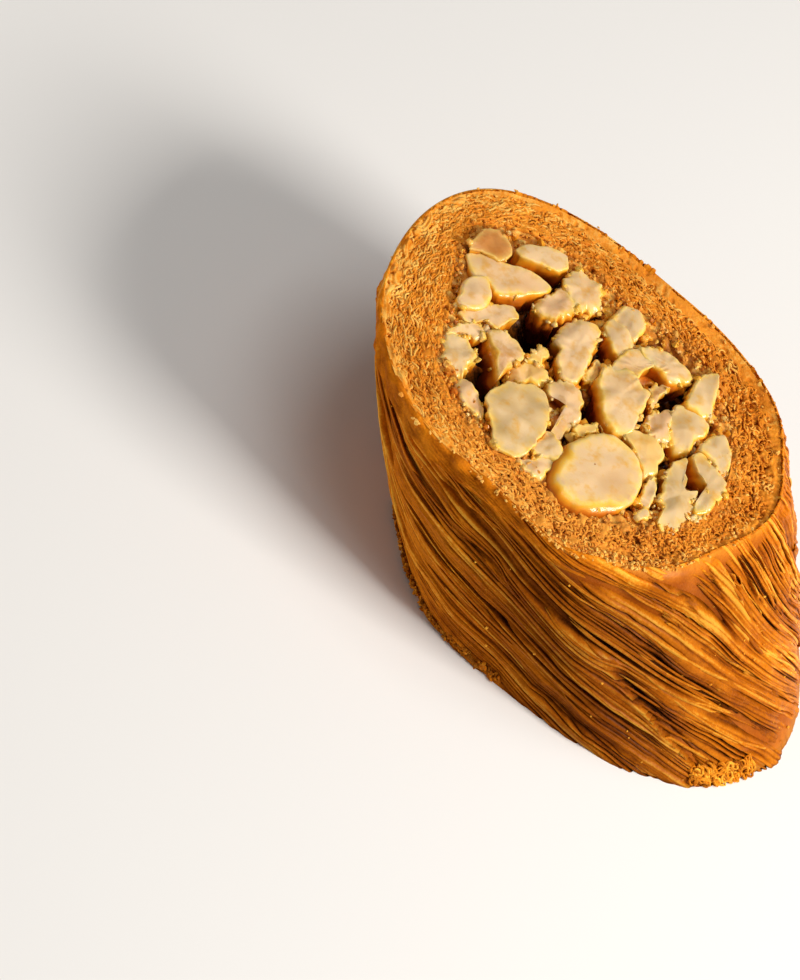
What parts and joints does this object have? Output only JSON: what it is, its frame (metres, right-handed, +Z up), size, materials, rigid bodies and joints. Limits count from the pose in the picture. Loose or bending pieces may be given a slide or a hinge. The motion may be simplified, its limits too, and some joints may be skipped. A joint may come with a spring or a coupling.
{
  "type": "kataifi roll",
  "caption": "Slanted slice of a twisted kataifi roll: a leaning oval wall of wound shredded pastry round a filling of chopped nuts that shows on both cuts.",
  "frame": {"origin": "centre of the lower slanting cut, in the plane that the slice rests on", "axes": "+Z up from the lower cut to the upper cut, +X along the length of the oval cuts, the roll leaning towards -X as it goes up"},
  "size_m": [0.0781, 0.0503, 0.027],
  "materials": {
    "pastry": "baked golden shredded pastry with a thin syrup glaze, browner in the grooves",
    "nuts": "pale chopped nuts in syrup, amber in the hollows, with a soft shine"
  },
  "bodies": {
    "root": {"kataifi_pastry": "pastry", "nut_filling": "nuts"}
  },
  "joints": []
}
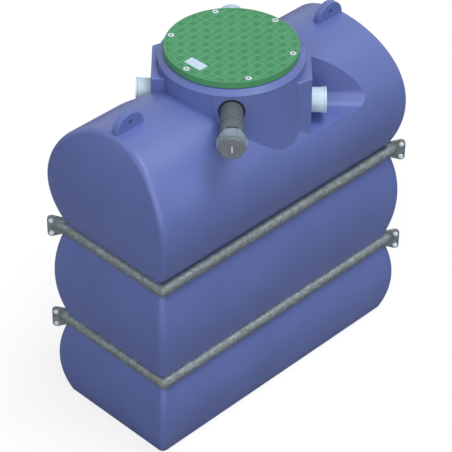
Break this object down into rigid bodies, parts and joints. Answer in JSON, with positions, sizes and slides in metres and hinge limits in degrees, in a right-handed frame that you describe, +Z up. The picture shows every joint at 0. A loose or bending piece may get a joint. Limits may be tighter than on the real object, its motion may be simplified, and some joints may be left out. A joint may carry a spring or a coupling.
{
  "type": "grease separator",
  "caption": "Free-standing moulded grease separator tank of three bulging lobes with tube frames, pipe stubs and a screwed access cover.",
  "frame": {"origin": "middle of the flat base, which stands on the floor", "axes": "+X along the long side of the tank, +Y across it, +Z up; the picture is taken from -X, -Y and above"},
  "size_m": [1.7532, 0.9298, 1.9145],
  "materials": {
    "tank_moulding": "blue-violet moulded polyethylene, fine matt skin",
    "cover_green": "green moulded composite with a tread pattern",
    "galvanised_steel": "hot-dip galvanised, mottled",
    "pipe_pale": "pale blue-white extruded plastic",
    "suction_grey": "dark grey extruded plastic",
    "coupling_grey": "mid grey moulded plastic",
    "seal_rubber": "black rubber",
    "label_white": "plain white plate"
  },
  "bodies": {
    "root": {"access_cover": "cover_green", "cover_gasket": "seal_rubber", "inlet_pipe": "pipe_pale", "inlet_seal": "seal_rubber", "inlet_wing": "tank_moulding", "label_plate": "label_white", "left_lifting_eye": "tank_moulding", "left_roof": "tank_moulding", "lower_back_wall": "tank_moulding", "lower_far_frame": "galvanised_steel", "lower_front_wall": "tank_moulding", "lower_left_end": "tank_moulding", "lower_near_frame": "galvanised_steel", "lower_right_end": "tank_moulding", "middle_back_wall": "tank_moulding", "middle_front_wall": "tank_moulding", "middle_left_end": "tank_moulding", "middle_right_end": "tank_moulding", "neck_back": "tank_moulding", "neck_collar": "tank_moulding", "neck_front": "tank_moulding", "neck_left": "tank_moulding", "neck_right": "tank_moulding", "outlet_pipe": "pipe_pale", "outlet_seal": "seal_rubber", "outlet_wing": "tank_moulding", "right_lifting_eye": "tank_moulding", "right_roof": "tank_moulding", "suction_cap": "coupling_grey", "suction_nut": "coupling_grey", "suction_pipe": "suction_grey", "suction_seal": "seal_rubber", "suction_socket": "suction_grey", "tank_floor": "tank_moulding", "upper_back_wall": "tank_moulding", "upper_far_frame": "galvanised_steel", "upper_front_wall": "tank_moulding", "upper_left_end": "tank_moulding", "upper_near_frame": "galvanised_steel", "upper_right_end": "tank_moulding", "vent_pipe": "pipe_pale", "vent_seal": "seal_rubber"}
  },
  "joints": []
}
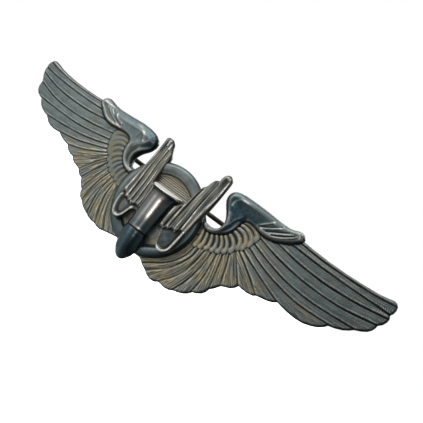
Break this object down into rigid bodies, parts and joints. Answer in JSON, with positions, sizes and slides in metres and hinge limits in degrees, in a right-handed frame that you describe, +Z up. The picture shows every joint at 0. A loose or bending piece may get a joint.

....................

__Work to complete__.
All of the data must be returned exactly.

__Task solution__.
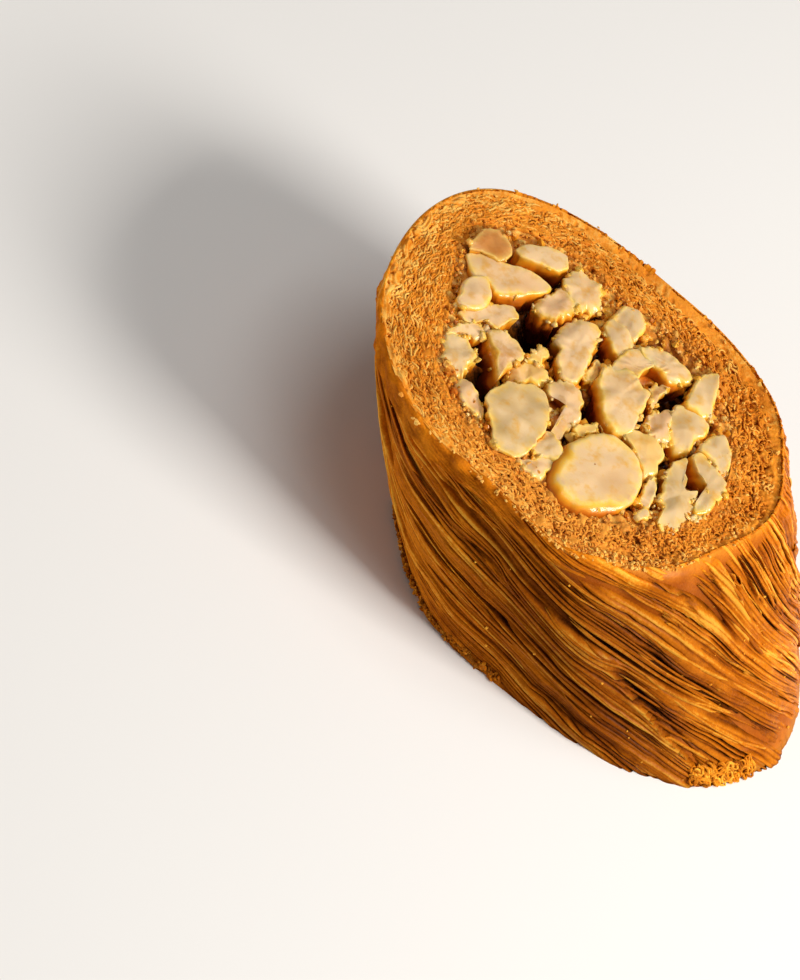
What parts and joints does this object have? Output only JSON: what it is, its frame (metres, right-handed, +Z up), size, materials, rigid bodies and joints. Limits count from the pose in the picture. Loose or bending pieces may be given a slide or a hinge. The motion may be simplified, its limits too, and some joints may be skipped. A joint may come with a spring or a coupling.
{
  "type": "kataifi roll",
  "caption": "Slanted slice of a twisted kataifi roll: a leaning oval wall of wound shredded pastry round a filling of chopped nuts that shows on both cuts.",
  "frame": {"origin": "centre of the lower slanting cut, in the plane that the slice rests on", "axes": "+Z up from the lower cut to the upper cut, +X along the length of the oval cuts, the roll leaning towards -X as it goes up"},
  "size_m": [0.0781, 0.0503, 0.027],
  "materials": {
    "pastry": "baked golden shredded pastry with a thin syrup glaze, browner in the grooves",
    "nuts": "pale chopped nuts in syrup, amber in the hollows, with a soft shine"
  },
  "bodies": {
    "root": {"kataifi_pastry": "pastry", "nut_filling": "nuts"}
  },
  "joints": []
}
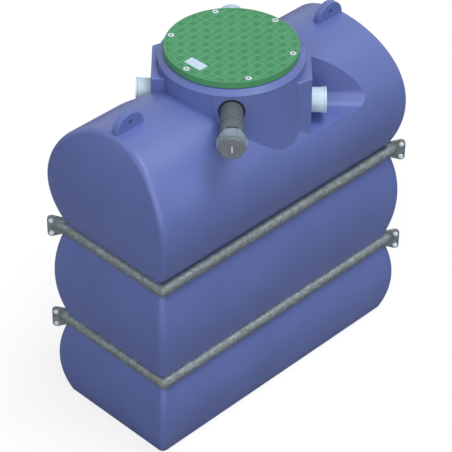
Break this object down into rigid bodies, parts and joints. Answer in JSON, with positions, sizes and slides in metres and hinge limits in degrees, in a right-handed frame that you describe, +Z up. The picture shows every joint at 0. A loose or bending piece may get a joint. Limits may be tighter than on the real object, its motion may be simplified, and some joints may be left out. A joint may carry a spring or a coupling.
{
  "type": "grease separator",
  "caption": "Free-standing moulded grease separator tank of three bulging lobes with tube frames, pipe stubs and a screwed access cover.",
  "frame": {"origin": "middle of the flat base, which stands on the floor", "axes": "+X along the long side of the tank, +Y across it, +Z up; the picture is taken from -X, -Y and above"},
  "size_m": [1.7532, 0.9298, 1.9145],
  "materials": {
    "tank_moulding": "blue-violet moulded polyethylene, fine matt skin",
    "cover_green": "green moulded composite with a tread pattern",
    "galvanised_steel": "hot-dip galvanised, mottled",
    "pipe_pale": "pale blue-white extruded plastic",
    "suction_grey": "dark grey extruded plastic",
    "coupling_grey": "mid grey moulded plastic",
    "seal_rubber": "black rubber",
    "label_white": "plain white plate"
  },
  "bodies": {
    "root": {"access_cover": "cover_green", "cover_gasket": "seal_rubber", "inlet_pipe": "pipe_pale", "inlet_seal": "seal_rubber", "inlet_wing": "tank_moulding", "label_plate": "label_white", "left_lifting_eye": "tank_moulding", "left_roof": "tank_moulding", "lower_back_wall": "tank_moulding", "lower_far_frame": "galvanised_steel", "lower_front_wall": "tank_moulding", "lower_left_end": "tank_moulding", "lower_near_frame": "galvanised_steel", "lower_right_end": "tank_moulding", "middle_back_wall": "tank_moulding", "middle_front_wall": "tank_moulding", "middle_left_end": "tank_moulding", "middle_right_end": "tank_moulding", "neck_back": "tank_moulding", "neck_collar": "tank_moulding", "neck_front": "tank_moulding", "neck_left": "tank_moulding", "neck_right": "tank_moulding", "outlet_pipe": "pipe_pale", "outlet_seal": "seal_rubber", "outlet_wing": "tank_moulding", "right_lifting_eye": "tank_moulding", "right_roof": "tank_moulding", "suction_cap": "coupling_grey", "suction_nut": "coupling_grey", "suction_pipe": "suction_grey", "suction_seal": "seal_rubber", "suction_socket": "suction_grey", "tank_floor": "tank_moulding", "upper_back_wall": "tank_moulding", "upper_far_frame": "galvanised_steel", "upper_front_wall": "tank_moulding", "upper_left_end": "tank_moulding", "upper_near_frame": "galvanised_steel", "upper_right_end": "tank_moulding", "vent_pipe": "pipe_pale", "vent_seal": "seal_rubber"}
  },
  "joints": []
}
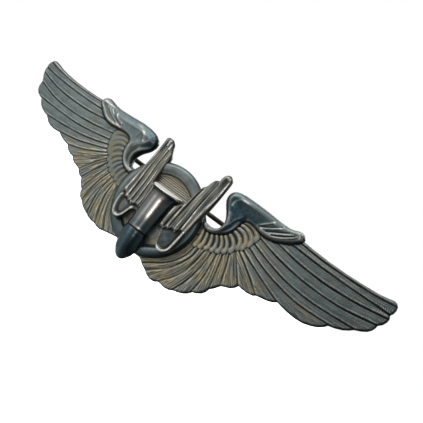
Break this object down into rigid bodies, parts and joints. Answer in JSON, with positions, sizes and slides in metres and hinge limits in degrees, in a right-handed frame that you describe, +Z up. The picture shows every joint at 0. A loose or bending piece may get a joint.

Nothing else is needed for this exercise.